To be or not to be…an Editor?

I am not the most wonderful, eloquent writer but I work at it.  I can easily revise a manuscript a 1000 times and still find a word or even entire sentences to revise or remove after my publication appears. It is remarkable to me that famous scientists like Dr. Charles Michener at University of Kansas wrote just one or two drafts long-hand before the manuscript was typed up and sent to press.

Thus, I am flummoxed how I rose into the editorial ranks of journals in my field.  It started as a trickle, when I was in graduate school, with invitations from journals to review articles by others.  Who me?  Couldn’t be!  I don’t know nearly enough about chrysomelids, systematics, or evolution to evaluate research by others!

Around 2003, during my graduate career at Cornell University, Dr. Terry Seeno, California Department of Food and Agriculture, Sacramento, began asking me to take over as Editor of the international newsletter, Chrysomela, which he began in 1979.  This was extraordinarily intimidating but Terry is persistent.  He never went away; after a visit to Sacramento, I came away with a new “job”, a heap of printed newsletters, 2 binders of stuff, and a crash course in InDesign.  Under pressure, a little excited and a little unwilling, I became Editor of this newsletter that serves over 300 chrysomelid beetle fans around the world.

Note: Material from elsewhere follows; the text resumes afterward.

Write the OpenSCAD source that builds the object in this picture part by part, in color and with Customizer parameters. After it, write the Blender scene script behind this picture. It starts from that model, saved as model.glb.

After graduate school, I found myself included on editorial committees for the Coleopterists Bulletin and then the Journal of the Kansas Entomological Society (JKES).  More invitations to review kept coming. Another big junction appeared in 2014, when I found myself between a rock and a hard place for JKES when Dr. Roy Beckemeyer in Wichita, KS, had to step back from the journal and we had no volunteer Editor. I had numerous papers (for Beetles of Peru) already in review so I had to figure out F-A-S-T how to help keep the journal afloat, manuscripts moving forward in the review process, so my own projects would not stall. And so I found myself as the Editor of the JKES, while I looked around, hounded people, pounded on doors to find a real Editor.

Today, I feel a little more competent to evaluate manuscripts on those few topics that I’ve published on. I am a subject editor for ZooKeys and an advisory member for editorial committee of Journal of Natural History.  Currently, I am taking another step up this chain, as co-editor with Dr. Michael Schmitt, University of Greiswald, Germany, of a special volume of collected papers for Research on Chrysomelidae or RoC 7.

It is rewarding to help promote my subject interests and beetles by managing manuscripts and their authors through the review process to a beautiful published product. I am still uncertain if these activities help me write better or faster, but it feels satisfying when another “chapter” in the biology and systematics of Chrysomelidae, beetles, and insects is added to the universal library.